20 maja 2004, 19:31
dusze sie. w pracy. w samochodzie. na schodach w kacie w szafie nie moge oddychac nie moge myslec nie wiem co myslec nie iwme co robic. staram sie przeczekac udawac ze wszystko jest dobrze, jest ok minie bedzie ok nie mysl idz idz no juz
nic nie mija. tylko ja mijam. przemijam. znijaczala. niepewna. i tchorz.
zadne tabletki zaden narkotyk nie naczy mnie siebie kochac i szanowac.zaden zadne tabletki zaden narkotyk nie pomoze mi przeskoczyc tej przepasci nad ktora mieszkam
boje sie sprobowac przeskoczyc. jeszcze bardzej boje sie w nia skoczyc. boje sie stac tu. boje sie tu nie stac.
bo sa miejsca nawet najokrutniejsze do ktorych czas nas przywiazal i ktorych nie umiemy opuscic.
a kiedy cale zycie czlowiek sobie zbuduje na strachu i poczuciu wlasnej kompletnej bezwartosciowosci to ciezko nagle powiedziec ze sie nei boje i jestem cos wart. bo na czym sie wtedy wszystko sprze? ze od nowa? no chbya nie..
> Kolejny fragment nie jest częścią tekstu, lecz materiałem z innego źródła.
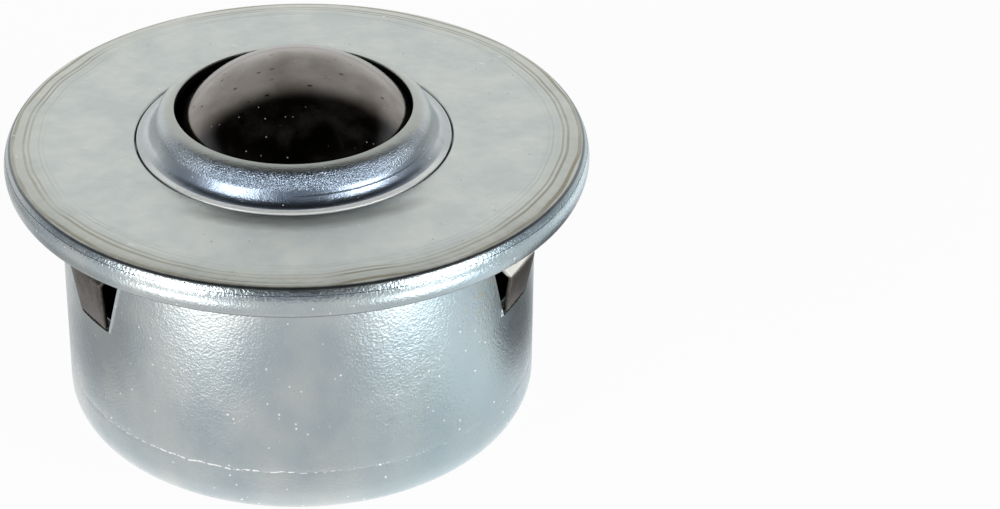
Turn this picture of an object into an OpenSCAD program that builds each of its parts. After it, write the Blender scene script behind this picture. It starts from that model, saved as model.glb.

chce mi sie plakac. chce mi sie wyc. przeciez nie tak kurwa mialo byc. nie takie sobie zycie zaplanowalam. nie taka sobie siebie. nie jestem w jednej setnej tym czym chcialabym byc. jestem taka marna szmaciana lalka bez wnetrza. bez ambicji czy odwagi by cokolwiek zmienic.